Answer
The equation we came up with is:
$$\frac{7}{8}x - 30 = \frac{1}{2}x$$
Solving for $x$, we get:
$$x = 80$$
Work Step by Step
Let us translate this statement into an algebraic equation we can solve.
"$30$ is subtracted from seven-eighths of a number" means:
$$\frac{7}{8}x - 30$$
The result of this expression is equal to "one-half of the number" means:
$$ = \frac{1}{2}x$$
We already have both sides of the equation, so let us put them together:
$$\frac{7}{8}x - 30 = \frac{1}{2}x$$
Now, we can solve for $x$ to find that unknown number:
Add $30$ to both sides of the equation to get the constant on one side of the equation first:
$$\frac{7}{8}x = \frac{1}{2}x + 30$$
Now, subtract $\frac{1}{2}x$ to isolate variables to the other side of the equation:
$$\frac{7}{8}x - \frac{1}{2}x = 3$$
To subtract fractions, we need to find the lowest common denominator of the two fractions.
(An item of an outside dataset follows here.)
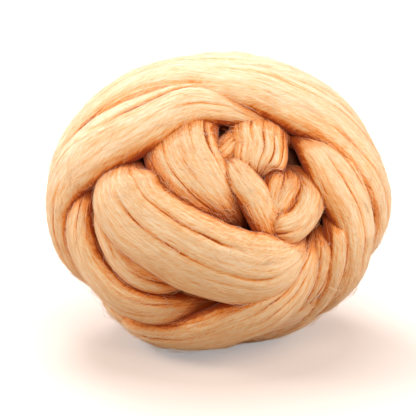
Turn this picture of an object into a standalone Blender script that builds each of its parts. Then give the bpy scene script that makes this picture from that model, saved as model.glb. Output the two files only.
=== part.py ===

In this case, the lowest common denominator is $8$, so we multiply the terms on both sides of the equation by $8$ to get rid of the fractions:
$$8(\frac{7}{8}x) - 8(\frac{1}{2}x) = 8(30)$$
Divide out common factors to get rid of the fractions:
$$7x - 4x = 8(30)$$
Multiply on the right-hand side to simplify:
$$7x - 4x = 240$$
Combine like terms on the left-hand side of the equation:
$$3x = 240$$
Divide both sides of the equation by $3$ to solve for $x$:
$$x = 80$$